The man lived a few blocks away from where I live. I might have seen him in the shops and never given him a thought.
It's not possible to understand why he did what he did. It's defies any kind of explanation. He might try to justify himself by saying it was a political attack, but attacking children the way that he did has nothing to do with politics.
Today we went downtown to see for ourselves. To make it real in a way. The bomb area was sealed off. There was soldiers in the streets. Soldiers with automatic guns. They all looked painfully young to me. All the shops were closed. People were silent, talking in low voices..
Later, when we waited for the tram home, I noticed people talking to each other. Strangers asking: Where were you? Did you hear the explosion? Isn't it horrible? And he's Norwegian! How could he?
There is nothing we can do to make sense of his actions, we can only try to take care of each other. We can look at the darker aspects of our culture and say no to it. We can turn away from this senseless action, and do our best to not let people like that win.
I have faith that we will manage to do this.
I was not directly affected by this. Nobody I know was killed or wounded, and for that I'm grateful.
My heart goes out to all those who have lost someone. For them life has changed forever.

15 Jul 2011

On the art of query letters ...

“Above all, a query letter is a sales pitch and it is the single most important page an unpublished writer will ever write.” Nicolas Sparks.

No pressure, right?
Query letters are letters that introduce you and your writing to a potential publisher or agent. Basically you write a few words about your self and your manuscript, and hope that you sound convincing enough for the publisher or agent to ask for sample chapters and a synopsis, hopefully followed by a request to see the entire manuscript, and then they will sing you praises and commission your book, making you rich and famous … It sounds so easy!
Now for those of us who are not English or American this is an odd exercise. The typical query letter in Norway is written to a potential publisher. Our market is far to small for agents, so you always send your manuscript to a publisher.
Usually it goes something like this:

Hi(insert name of the editor).
We've written a crime novel and we hope you will find it interesting.
Best wishes.
Anan Singh & Natalie Normann.

We never use «Dear sir or maam» simply because these forms fell out of use here some time in the sixties. Oh, and we never used the term Sir anyway.
If the publisher reads the manuscript and likes it, then they call you and you tell them whatever information about yourself they want. Mostly they're not interested. A publisher here will buy one book at the time and reserves the right to reject your next book if they don't like it.
But to write to an British or American agent is an entirely different cup of tea. Jeez. That's hard work!
Anan and I wrote a letter like this a few weeks back and we agonized over the content for ages. How much bio? What would be the one thing that would convince the person at the other end of how much they would regret saying no to us? Should it be formal, or more personal? How personal? How formal?
How the h... do you decide what's the right approach?
This is where we run into cultural differences. Anan is Indian, so formal is expected: formal and wordy. Being Norwegian, I believe that the fewer words, the better. We've got a lot of practice now, so we usually find a middle road. It helps knowing that a queary letter should only be a page long! Here's a hint: if your submission is done by e-mail, the query letter can be slightly longer. It's not like the Agent/Publisher is going to cut out the text from the e-mail and check! At least I hope not …
Any good book on writing will also give advice on how to write a good query letter. Just use your head and don't copy without thinking it through! What works for one person, doesn't necessarily work for someone else ...
This is how not do to it, in case you need to know: Slush Pile Hell

3 Jul 2011

Plums deify - Stephen King's On Writing

I've joined a Stephen King challenge and I'm to write about six of King's novels this year. And since we're already in July, I'm far behind as usual .
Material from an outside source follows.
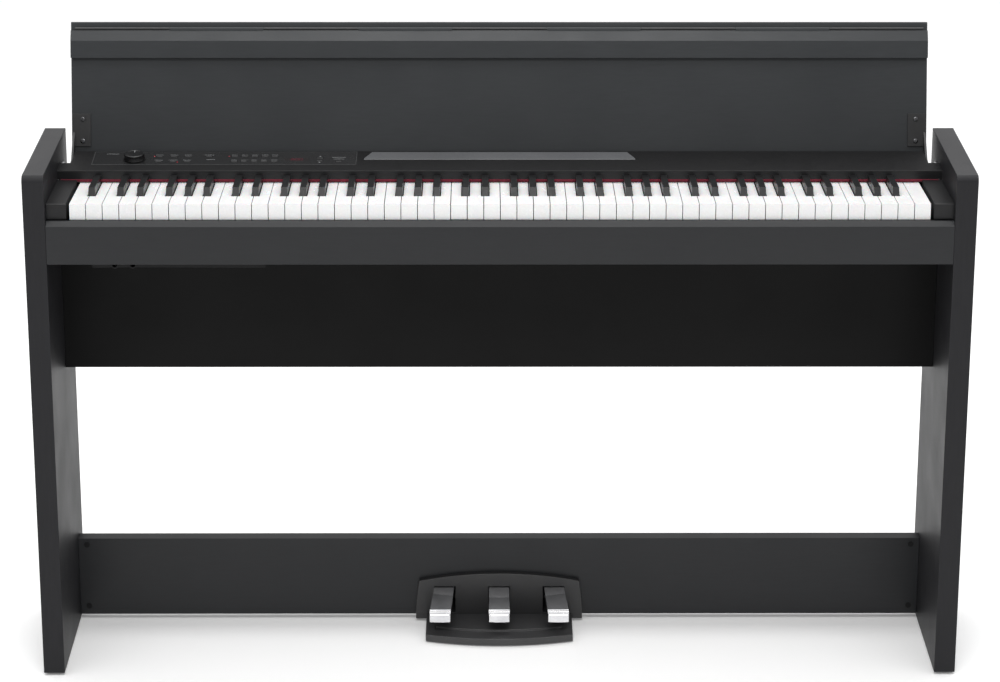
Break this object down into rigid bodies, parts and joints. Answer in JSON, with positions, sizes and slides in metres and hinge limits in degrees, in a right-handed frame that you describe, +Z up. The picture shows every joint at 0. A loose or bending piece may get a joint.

Stephen King has written a lot of really good book (and probably some bad ones). I count a few favourites among his books (The Stand and Misery to mention two), but the book that has meant most to me is On Writing. So I'll start with that.
I have several copies of it, Norwegian and English. The English copy is falling apart and I'm going to have to buy a new one soon. (Not something I look forward to, since the battered copy is filled with comments and yellow highlights).
In the first foreword (yes, there is more than one), King says: The easy answer is that someone who has sold as many books of fiction as I have must have something worthwhile to say about writing it ...
And then he does just that.
He starts with a short biography, up to the time he sold Carrie. He writes about the alchohol and cocaine abuse that almost killed him, and about the car accident that almost killed him, and about how he managed to start writing again.
Then he writs about the craft and about the tools a writer need, grammar, the danger of passice description, swifties and so on. There's also a lot of good stuff on how to build a story.
On Writing is very well written, easy to read and perfect for me who sometimes need advice on things when I'm stuck in my own writing. When I'm really stuck, I read the book from cover to cover. It helps me to read about the struggles of other writers – if anything it saves me from wasting time feeling sorry for myself.
Recommended to all writers and King fans!